What is required:
Compile every line that includes the word "model".

Data:
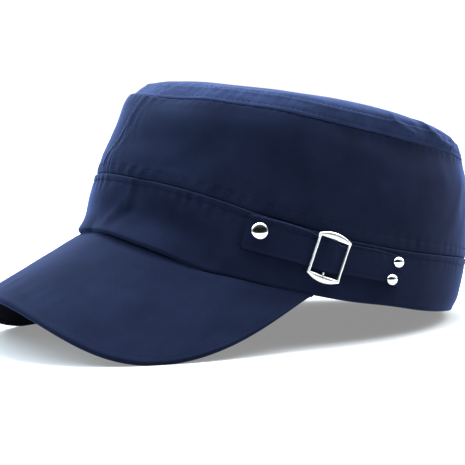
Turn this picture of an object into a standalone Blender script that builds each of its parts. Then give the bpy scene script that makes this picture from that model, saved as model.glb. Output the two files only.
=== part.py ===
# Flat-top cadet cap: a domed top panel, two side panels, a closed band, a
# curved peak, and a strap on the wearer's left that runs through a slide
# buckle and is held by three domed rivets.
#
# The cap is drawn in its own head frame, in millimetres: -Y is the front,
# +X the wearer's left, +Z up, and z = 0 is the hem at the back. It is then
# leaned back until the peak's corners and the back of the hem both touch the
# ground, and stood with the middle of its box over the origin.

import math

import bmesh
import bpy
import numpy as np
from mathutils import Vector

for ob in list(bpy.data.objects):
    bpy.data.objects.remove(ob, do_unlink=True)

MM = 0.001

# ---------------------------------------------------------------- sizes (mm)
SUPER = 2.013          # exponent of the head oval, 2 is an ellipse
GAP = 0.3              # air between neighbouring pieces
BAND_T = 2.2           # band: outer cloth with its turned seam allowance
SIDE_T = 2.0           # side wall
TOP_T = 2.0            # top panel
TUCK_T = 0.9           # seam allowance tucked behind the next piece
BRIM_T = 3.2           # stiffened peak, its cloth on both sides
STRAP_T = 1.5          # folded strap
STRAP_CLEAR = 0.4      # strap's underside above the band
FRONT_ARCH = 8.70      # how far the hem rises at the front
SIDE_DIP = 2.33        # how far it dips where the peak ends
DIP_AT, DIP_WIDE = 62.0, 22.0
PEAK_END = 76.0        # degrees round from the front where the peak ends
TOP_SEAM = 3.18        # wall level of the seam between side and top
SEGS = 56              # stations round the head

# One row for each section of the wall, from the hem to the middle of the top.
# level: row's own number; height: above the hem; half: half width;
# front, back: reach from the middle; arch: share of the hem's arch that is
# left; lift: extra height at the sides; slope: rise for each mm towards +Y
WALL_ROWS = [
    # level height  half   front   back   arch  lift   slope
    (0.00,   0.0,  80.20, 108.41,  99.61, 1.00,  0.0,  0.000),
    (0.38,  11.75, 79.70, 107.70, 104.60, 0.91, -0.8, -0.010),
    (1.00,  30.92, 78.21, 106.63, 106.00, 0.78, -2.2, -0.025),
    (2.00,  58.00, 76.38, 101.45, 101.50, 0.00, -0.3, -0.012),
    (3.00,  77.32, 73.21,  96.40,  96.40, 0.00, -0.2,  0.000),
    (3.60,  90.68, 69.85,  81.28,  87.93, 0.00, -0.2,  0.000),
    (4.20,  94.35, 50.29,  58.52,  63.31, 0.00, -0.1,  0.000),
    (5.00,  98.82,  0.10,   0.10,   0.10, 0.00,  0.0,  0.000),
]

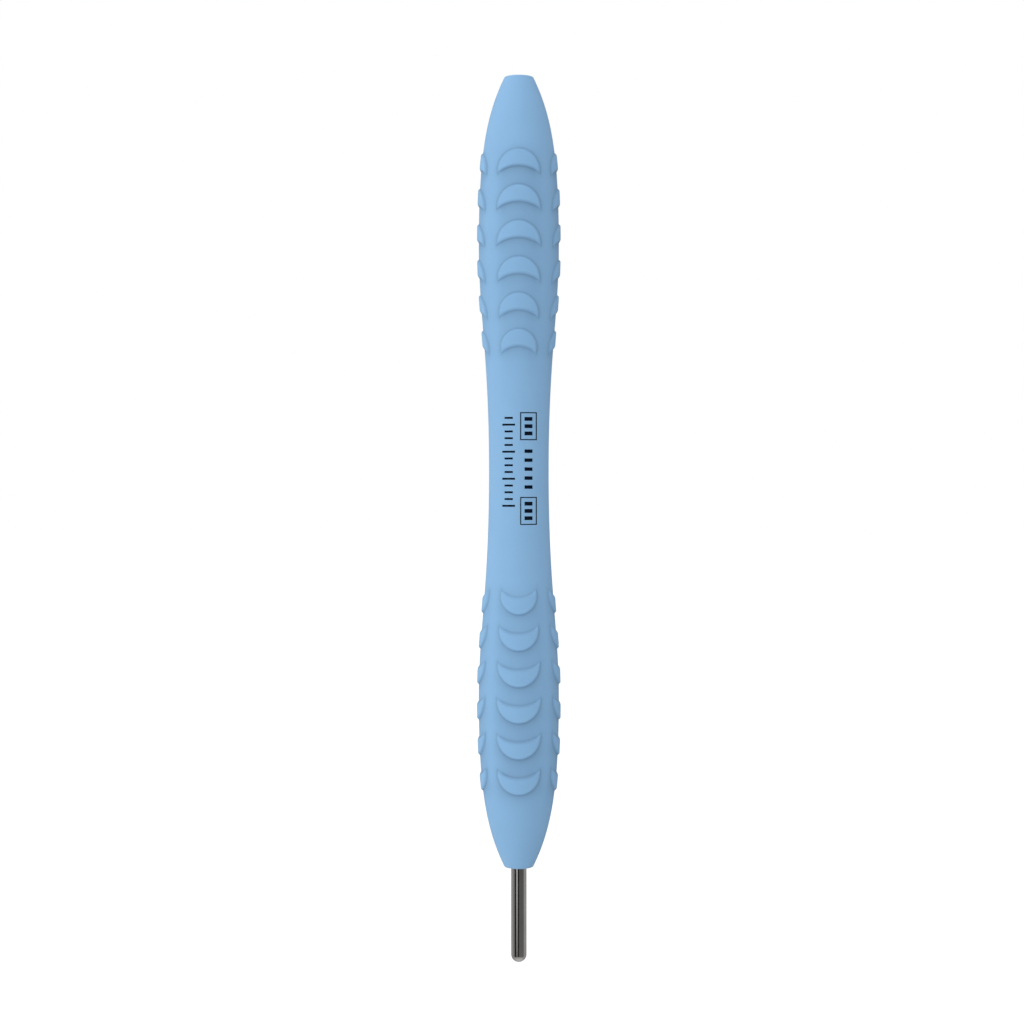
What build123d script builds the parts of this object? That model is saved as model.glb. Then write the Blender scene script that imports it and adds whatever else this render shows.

Output of the task:
Turn this picture of an object into a standalone Blender script that builds each of its parts. Then give the bpy scene script that makes this picture from that model, saved as model.glb. Output the two files only.
What build123d script builds the parts of this object? That model is saved as model.glb. Then write the Blender scene script that imports it and adds whatever else this render shows.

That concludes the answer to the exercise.